The Fir of which Dr. Siebold spoke, in the paragraph above quoted, as being only
three inches high, and growing on the second stage of the box, was the Pinus Massoniana, the Wo matza of the Japanese,
or the Kok sjo of the Chinese. Thunberg mistook it for the Scotch Fir. Its history is very Curious, and is also
given in the Flora Japonica (p. 25, vol. 2.).
Of all the Conifers we generally found this the commonest through the whole empire
of Japan. In places where it does not grow wild, it has been universally cultivated. It has a great reputation on
account of the fables, miraculous stories, and idle tales of all sorts, mixed up with its history, and is a religious symbol
in the ceremonies and festivals of the people. A true Japanese cannot possibly dispense with it, and takes care to have
it wherever he lives. A Wo Matza and a Mume are planted before the residence of Mikado [the old term for the emperor
of Japan]. It forms groves round the temple of the Sun-god, of saints, and of holy men; and it overshadows all the
little chapels and gardens adjoining the dwelling-houses, &c. &c. -- On the high road it forms alleys a hundred
leagues long; and the course of every highway is marked by hillocks planted with this Pine and species of Nettle trees.

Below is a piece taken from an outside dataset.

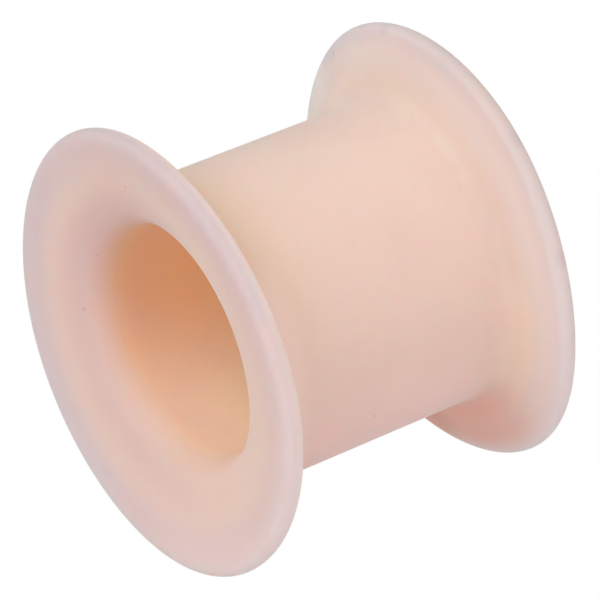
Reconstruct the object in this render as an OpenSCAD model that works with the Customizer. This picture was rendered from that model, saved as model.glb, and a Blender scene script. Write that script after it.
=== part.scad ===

The art of the Japanese gardener is exhausted in the cultivation of these Pines.
They are clipped and cut into all sorts of shapes; their branches are spread into fans, or horizontal trellisses, and are thus
fashioned into a sort of flat dish. In this kind of gardening extremes are made to touch, [48] and the traveller is
astonished to find specimens of an immense size placed by the side of others of the most tiny dimensions. While staying at
Ohosaka I went to see the celebrated Pine tree before the Naviwaja Tea-house, the
branches of which are artificially spread out into a circumference of 136 feet. On the other hand, they showed me at
Jeddo [Edo = Tokyo]
a dwarf tree in a lacquered box, with branches not occupying more than two square inches. They even know how to graft
Conifers in Japan; and we saw dwarfed specimens on which almost every variety of Pines known in Japan was fixed by grafting."